If any of those describe your business right now, the better move is usually to fix the underlying margin or growth problem first — or look at a lower-cost option like an SBA loan — rather than layering revenue-based debt on top of it.
Getting Your Books Ready for an RBF Application
Whatever financing path you choose, the application process runs on the same input: clean, current financial records. RBF underwriters typically want to see 6–12 months of bank statements and revenue history, and messy or inconsistent books are one of the most common reasons applications stall. A lender that can't quickly verify your monthly revenue trend either declines the application or prices in the uncertainty with a worse cap.
This is where day-to-day bookkeeping pays off well before you ever apply for financing. If your revenue, COGS, and operating expenses are categorized consistently month over month, you can hand a provider a clean revenue history in minutes instead of reconstructing it from scattered statements. Tools like Beancount.io give you plain-text, version-controlled accounting — every transaction is transparent and auditable, so you always know exactly what your real monthly revenue trend looks like, not just what it looked like at tax time.

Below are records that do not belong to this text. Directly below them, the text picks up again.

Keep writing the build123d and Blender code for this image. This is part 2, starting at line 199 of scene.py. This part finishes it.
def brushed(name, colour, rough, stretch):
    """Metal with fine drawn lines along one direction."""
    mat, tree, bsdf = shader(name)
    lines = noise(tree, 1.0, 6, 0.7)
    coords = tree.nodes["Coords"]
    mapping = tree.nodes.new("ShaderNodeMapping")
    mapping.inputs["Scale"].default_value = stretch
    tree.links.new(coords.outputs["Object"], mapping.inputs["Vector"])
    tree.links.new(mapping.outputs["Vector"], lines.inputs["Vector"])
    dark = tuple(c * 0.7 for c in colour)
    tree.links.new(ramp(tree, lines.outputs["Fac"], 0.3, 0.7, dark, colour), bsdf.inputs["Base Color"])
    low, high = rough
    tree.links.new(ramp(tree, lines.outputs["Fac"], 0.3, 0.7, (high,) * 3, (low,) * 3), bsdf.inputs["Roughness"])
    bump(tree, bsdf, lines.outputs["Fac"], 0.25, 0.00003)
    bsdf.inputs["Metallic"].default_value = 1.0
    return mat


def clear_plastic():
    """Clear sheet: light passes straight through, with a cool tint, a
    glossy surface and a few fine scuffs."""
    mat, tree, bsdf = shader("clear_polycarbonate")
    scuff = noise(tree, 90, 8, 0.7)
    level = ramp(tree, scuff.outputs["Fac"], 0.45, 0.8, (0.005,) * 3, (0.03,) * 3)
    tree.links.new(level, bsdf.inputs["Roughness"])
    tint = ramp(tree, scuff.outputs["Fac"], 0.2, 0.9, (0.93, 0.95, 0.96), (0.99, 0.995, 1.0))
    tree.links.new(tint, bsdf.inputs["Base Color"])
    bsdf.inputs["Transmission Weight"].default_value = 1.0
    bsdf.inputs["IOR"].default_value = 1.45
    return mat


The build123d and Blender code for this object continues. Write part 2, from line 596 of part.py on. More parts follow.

The docs walk through setting up recurring revenue tracking, and the Fava dashboard makes it easy to visualize revenue trends before a lender ever asks to see them.
The Bottom Line
Revenue-based financing fills a real gap between expensive, dilutive equity and rigid, hard-to-qualify-for bank debt — but it's not free money, and the repayment cap can add up to a meaningful cost if you don't run the math before signing. Model the total repayment (not just the headline percentage), check for cash-flow sweep and early-termination clauses, and be honest about whether your margins can absorb the revenue share in a slow month. Get those three things right, and RBF can fund real growth without giving up a permanent piece of what you've built.